Quand on voit qu’aujourd’hui, les 4x4 sont au catalogue de tous les constructeurs mondiaux, que nous avons de visu constatés qu’ils forment la catégorie la plus représentée aux USA comme en Chine, et que même en Europe la voiture de moins de 50 ch est jusqu’à présent en voie de disparition, on peut raisonnablement penser que nous sommes loin d’avoir conservé la vertu auquel le pétrole cher d’alors nous avait forcé. La conversion du prix du pétrole en heures de travail montre d’ailleurs que sur le long terme, c’est la monnaie qui se dévalue plutôt que le pétrole qui s’apprécie.

Soulignons de plus que nous n’avons pas appliqué de facteur de proportionnalité au clone de la courbe 1979-1989, ce qui fait que notre point bas, prévu en 2010, est 10% en-deçà du pic de 2006, alors que son équivalent (1983) était 15% inférieur au pic local d’alors (1979).

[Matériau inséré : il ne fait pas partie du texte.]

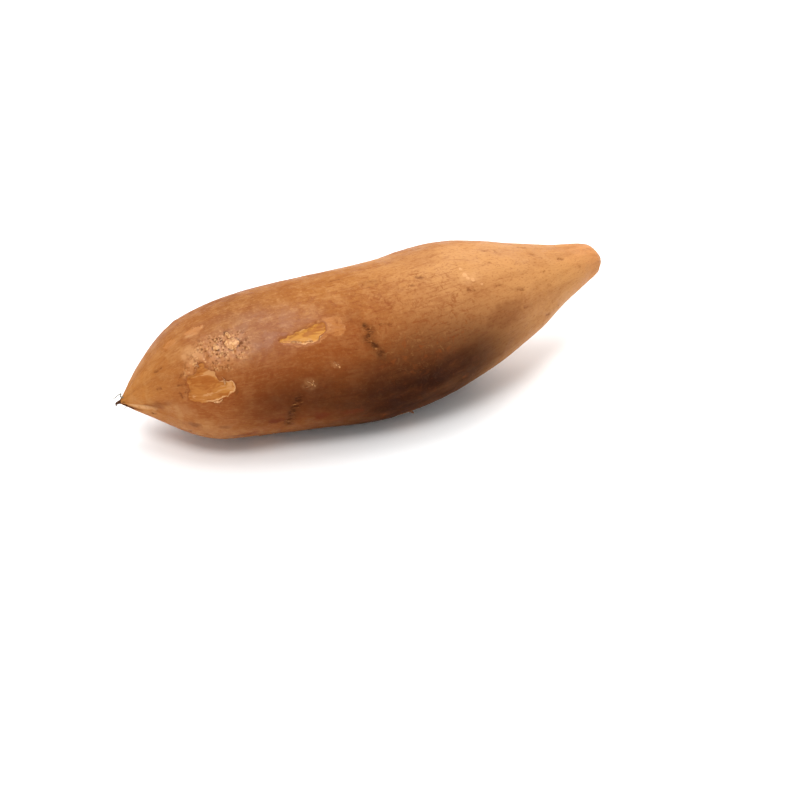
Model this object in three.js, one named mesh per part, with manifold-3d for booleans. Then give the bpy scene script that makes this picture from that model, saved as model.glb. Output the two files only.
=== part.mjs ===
// A whole yacon root: a swollen storage root, thick in the middle, drawn out to
// a pointed tip at one end and to a short stub at the other.
// Millimetres, +Z up, the root lying along X with its pointed tip towards -X.

import * as THREE from 'three';
import { mergeVertices } from 'three/addons/utils/BufferGeometryUtils.js';
import Module from 'manifold-3d';

// ---- Driving dimensions ----

const ROOT_SPAN = 191; // from tip to stub, along X
const HEIGHT_TO_WIDTH = 0.96; // of every cross-section: roots lie a little flat
const REST_FLAT_DEPTH = 0.9; // how much of the belly the rest spot takes away

// The outline of a straightened root: radius, and distance from the tip.
const GIRTH = [
  [0, 0],
  [1.2, 0.8],
  [2.7, 3.2],
  [7.4, 7.4],
  [12, 12.8],
  [21, 26],
  [26.5, 46],
  [28.5, 72],
  [29.5, 98],
  [28.5, 124],
  [23.5, 148],
  [16.5, 166],
  [11.2, 181],
  [8.2, 191],
  [6, 196.2],
  [3, 197.8],
  [0, 198],
];

// The middle of the root from tip to stub: how far it bows sideways, and how high
// it lies, at even steps along X. The thin ends are lifted off the ground.
const BOW = [0, -4, -8, -9.5, -5.5, -1, 3.5];
const LIFT = [17.8, 24.9, 27.5, 27, 29.5, 31, 33.2];

// Lobes: shallow swellings that run along the root and turn slowly round it.
// Each has a count round the root, a height as a share of the radius, a starting
// angle in radians, and the turns that it makes from tip to stub.
const LOBES = [
  { count: 2, height: 0.006, start: 0.8, turns: 0.35 },
  { count: 3, height: 0.012, start: 2.1, turns: -0.35 },
];

const RINGS = 60; // steps along the outline
const SIDES = 44; // steps round it

// ---- The middle line ----

function middleLine() {
  const step = ROOT_SPAN / (BOW.length - 1);
  const points = BOW.map((bow, i) => new THREE.Vector3(i * step, bow, LIFT[i]));
  return new THREE.CatmullRomCurve3(points);
}

// ---- Geometry helpers ----

function lobeFactor(angle, share) {
  let factor = 1;
  for (const lobe of LOBES) {
    const turned = lobe.start + lobe.turns * share * 2 * Math.PI;
    factor += lobe.height * Math.sin(lobe.count * angle + turned);
  }
  return factor;
}

// Keep only the positions, join equal points, and drop the faces that have no
// area where a ring shrinks to a point on the axis.
function weld(geometry) {
  geometry.deleteAttribute('normal');
  geometry.deleteAttribute('uv');
  const merged = mergeVertices(geometry);
  const index = merged.getIndex().array;
  const kept = [];
  for (let i = 0; i < index.length; i += 3) {
    const [a, b, c] = [index[i], index[i + 1], index[i + 2]];
    if (a !== b && b !== c && c !== a) kept.push(a, b, c);
  }
  merged.setIndex(kept);
  return merged;
}

// Move a solid that was turned round the Y axis onto a curve, so that its Y axis
// follows the curve. Its X turns sideways and stays level, and its -Z turns up.
function bendAlong(curve, geometry, length) {
  const up = new THREE.Vector3(0, 0, 1);
  const position = geometry.getAttribute('position');
  for (let i = 0; i < position.count; i += 1) {
    const share = THREE.MathUtils.clamp(position.getY(i) / length, 0, 1);
    const along = curve.getTangentAt(share);
    const side = up.clone().cross(along).normalize();
    const over = along.clone().cross(side);
    const sideways = position.getX(i);
    const upwards = -position.getZ(i);
    const lobes = lobeFactor(Math.atan2(upwards, sideways), share);
    const point = curve.getPointAt(share);
    point.addScaledVector(side, sideways * lobes);
    point.addScaledVector(over, upwards * lobes * HEIGHT_TO_WIDTH);
    position.setXYZ(i, point.x, point.y, point.z);
  }
}

// ---- Solids: joining and cutting closed meshes ----

const wasm = await Module();
wasm.setup();

function toSolid(geometry) {
  return new wasm.Manifold(new wasm.Mesh({
    numProp: 3,
    vertProperties: Float32Array.from(geometry.getAttribute('position').array),
    triVerts: Uint32Array.from(geometry.getIndex().array),
  }));
}

function toGeometry(solid) {
  const mesh = solid.getMesh();
  const geometry = new THREE.BufferGeometry();
  geometry.setAttribute('position', new THREE.BufferAttribute(mesh.vertProperties, 3));
  geometry.setIndex(new THREE.BufferAttribute(mesh.triVerts, 1));
  return geometry;
}

// ---- The root ----

function rootBody() {
  const outline = new THREE.CatmullRomCurve3(GIRTH.map(([radius, along]) => (
    new THREE.Vector3(radius, along, 0)
  )));
  const profile = outline.getSpacedPoints(RINGS);
  profile[0].x = 0;
  profile[RINGS].x = 0;
  const geometry = weld(new THREE.LatheGeometry(profile, SIDES));
  bendAlong(middleLine(), geometry, GIRTH.at(-1)[1]);
  return geometry;
}

// A block that takes the lowest part of the belly away and leaves the small flat
// spot that the root lies on.
function underBelly(bodyBox) {
  const size = bodyBox.getSize(new THREE.Vector3()).multiplyScalar(2);
  const block = new THREE.BoxGeometry(size.x, size.y, size.z);
  const middle = bodyBox.getCenter(new THREE.Vector3());
  block.translate(middle.x, middle.y, bodyBox.min.z + REST_FLAT_DEPTH - size.z / 2);
  return weld(block);
}

function yaconRoot() {
  const body = rootBody();
  body.computeBoundingBox();
  const rested = toSolid(body).subtract(toSolid(underBelly(body.boundingBox)));
  const geometry = toGeometry(rested);
  geometry.computeBoundingBox();
  const middle = geometry.boundingBox.getCenter(new THREE.Vector3());
  geometry.translate(-middle.x, -middle.y, -geometry.boundingBox.min.z);
  geometry.computeVertexNormals();

  const skin = new THREE.MeshStandardMaterial({
    color: 0x9c6336,
    roughness: 0.6,
    metalness: 0,
  });
  const mesh = new THREE.Mesh(geometry, skin);
  mesh.name = 'yacon_root';
  return mesh;
}

const group = new THREE.Group();
group.add(yaconRoot());

export default group;
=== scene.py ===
"""The looks of a whole yacon root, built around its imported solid.

The solid gives the true size and shape. This script wraps a fine skin round it, with the
grain, wrinkles, scars and scraped patches of a washed root, and adds the dry end of its
tail, the dry hair roots, the broken rootlets and the loose edges of torn skin.

Blender works in metres. Names that end in _MM are in millimetres. A place on the skin is
(along, turn): millimetres from the tip of the tail, and degrees round the root, with 0 on
top, 90 at the front, 180 underneath and -90 at the back.
"""

import math
import random

import bpy
import numpy as np
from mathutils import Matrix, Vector, noise
from mathutils.bvhtree import BVHTree


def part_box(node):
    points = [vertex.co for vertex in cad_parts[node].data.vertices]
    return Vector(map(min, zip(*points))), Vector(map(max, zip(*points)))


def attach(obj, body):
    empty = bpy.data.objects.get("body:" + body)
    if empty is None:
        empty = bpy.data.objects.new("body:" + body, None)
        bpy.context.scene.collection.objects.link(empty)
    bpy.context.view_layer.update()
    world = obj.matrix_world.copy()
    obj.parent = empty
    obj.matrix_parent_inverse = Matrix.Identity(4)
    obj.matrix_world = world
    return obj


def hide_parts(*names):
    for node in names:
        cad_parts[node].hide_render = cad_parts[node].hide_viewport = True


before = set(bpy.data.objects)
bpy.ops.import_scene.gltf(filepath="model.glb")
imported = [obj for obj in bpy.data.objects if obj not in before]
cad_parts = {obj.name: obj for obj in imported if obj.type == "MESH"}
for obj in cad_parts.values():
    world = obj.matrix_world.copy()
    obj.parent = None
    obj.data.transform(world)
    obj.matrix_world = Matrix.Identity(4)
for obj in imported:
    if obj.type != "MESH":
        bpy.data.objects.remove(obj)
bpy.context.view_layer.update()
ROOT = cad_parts["yacon_root"]
LOW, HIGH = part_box("yacon_root")
MM = 0.001

# ---------------------------------------------------------------- driving values

RINGS = 440  # rings of skin from the tip to the stub
SIDES = 224  # points round each ring
PROBES = 24  # rays that find the middle of a slice
SLICES = 240  # slices that find the middle line
GRAIN_RADIUS_MM = 25  # the radius of the straightened root that the grain is drawn on
SMALL_NICKS = 90  # scattered over the whole root, besides the listed ones
SMALL_PORES = 70
STEM_SCAR_MM = 3.0  # the radius of the scar where the root left its stem
PATCH_MARGIN_MM = 6  # how far round a patch, and round a scar, its depth is worked out
SCAR_MARGIN_MM = 5
FAR_MM = 10.0  # stands for "nowhere near" in every depth below 0

# Relief in millimetres: how far each kind of mark sinks into the skin or stands out of it.
SCRAPE_DEPTH_MM = 0.42
SCRAPE_LAYERS_MM = 0.14
SCRAPE_STROKES_MM = 0.07
TORN_RIM_MM = 0.16
GRAZE_DEPTH_MM = 0.13
SCALE_HEIGHT_MM = 0.26
CRACK_DEPTH_MM = 0.10
CRACK_DASHES_MM = 0.26
CRACK_RIM_MM = 0.12
NICK_DEPTH_MM = 0.16
TAIL_EDGE_DEPTH_MM = 0.25
PIT_DEPTH_MM = 0.34

# Layers of unevenness: height and size across in millimetres, and the seed of its noise.
UNEVEN_LAYERS = [(0.30, 26, 1), (0.14, 9, 2), (0.05, 3, 3)]
GRAIN_LAYERS = [(0.04, 2.4, 4), (0.03, 1.2, 5)]
CROSS_WRINKLES = [(0.10, 3.4, 6)]
NET_WRINKLES = [(0.09, 2.0, 12)]
TAIL_WRINKLES = [(0.12, 5, 7)]
STUB_WRINKLES = [(0.08, 5, 8)]
STUB_CROSS_WRINKLES = [(0.08, 2.5, 9)]
SEED_STEP = (17.3, 5.1, 29.7)  # how far apart, in lumps, the noises of two seeds are

# Scraped patches, down to the yellow flesh.
SCRAPES = {
    "front_low": [
        (24.9, 45.5), (26.1, 44), (27.2, 46), (26.9, 50), (28, 52.5), (29.2, 55.5),
        (30, 59), (30.5, 64), (32.8, 64.8), (34.9, 66.7), (35.2, 70.5), (34.8, 74),
        (33, 78.8), (31, 79.8), (29.3, 80.8), (27.4, 82.6), (24.5, 82.8), (21.8, 82.2),
        (20.2, 80), (20.3, 74), (21, 68), (20.5, 63), (20.4, 57.5), (21, 54.2),
        (22.5, 53.3), (23.9, 51.8), (24.4, 48.5),
    ],
    "front_high": [
        (53.7, 43), (55.9, 41), (59.4, 39.4), (62.2, 38), (65.4, 36.5), (68.2, 34.8),
        (70.4, 36), (70.4, 39.3), (69.3, 42.7), (67.5, 44.7), (66.1, 48.5), (63.3, 49.2),
        (60, 47.9), (57.2, 46.1), (54.7, 45.3),
    ],
    "back_low": [
        (118, -84), (122, -79), (128, -80), (131, -87), (127, -93), (121, -95), (117, -91),
    ],
    "belly": [(44, 150), (49, 147), (54, 152), (52, 158), (46, 159)],
}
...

L’Histoire saurait ainsi remercier ses premiers prophètes : un des piquistes historiques, Kenneth Deffeyes, étaient l’un des rares à maintenir sa position d’un pic déjà passé : il l’avait positionné à l’automne 2005, précisément le jour de Thanksgiving.

Mais avoir raison sur la date ne suffit pas à dissimuler la faille profonde qui était dans le raisonnement : c’est parce que le monde entre en crise que la consommation de pétrole baisse, et non l’inverse.

Jamais deux sans trois, énonce le diction. De même qu’en 1973 et 1979, le pic marque la dernière année où tout va au mieux - et non celle où la situation s’aggrave.

Ces messieurs d’ASPO-France viennent de publier une très intéressante étude intitulée Forecasts of liquids production assuming strong economics constraints. Elle procède de la même approche que la nôtre, par analogie avec l’impact de crises économiques passées sur la consommation, mais en beaucoup plus sérieux : à lire donc absolument !



Leurs conclusions restent assez proches des nôtres : soit le pic est pour maintenant si la crise actuelle s’avère légère (courbe en pointillés "soft crisis") soit il ne surviendra pas avant 2020 (courbe "hard crisis").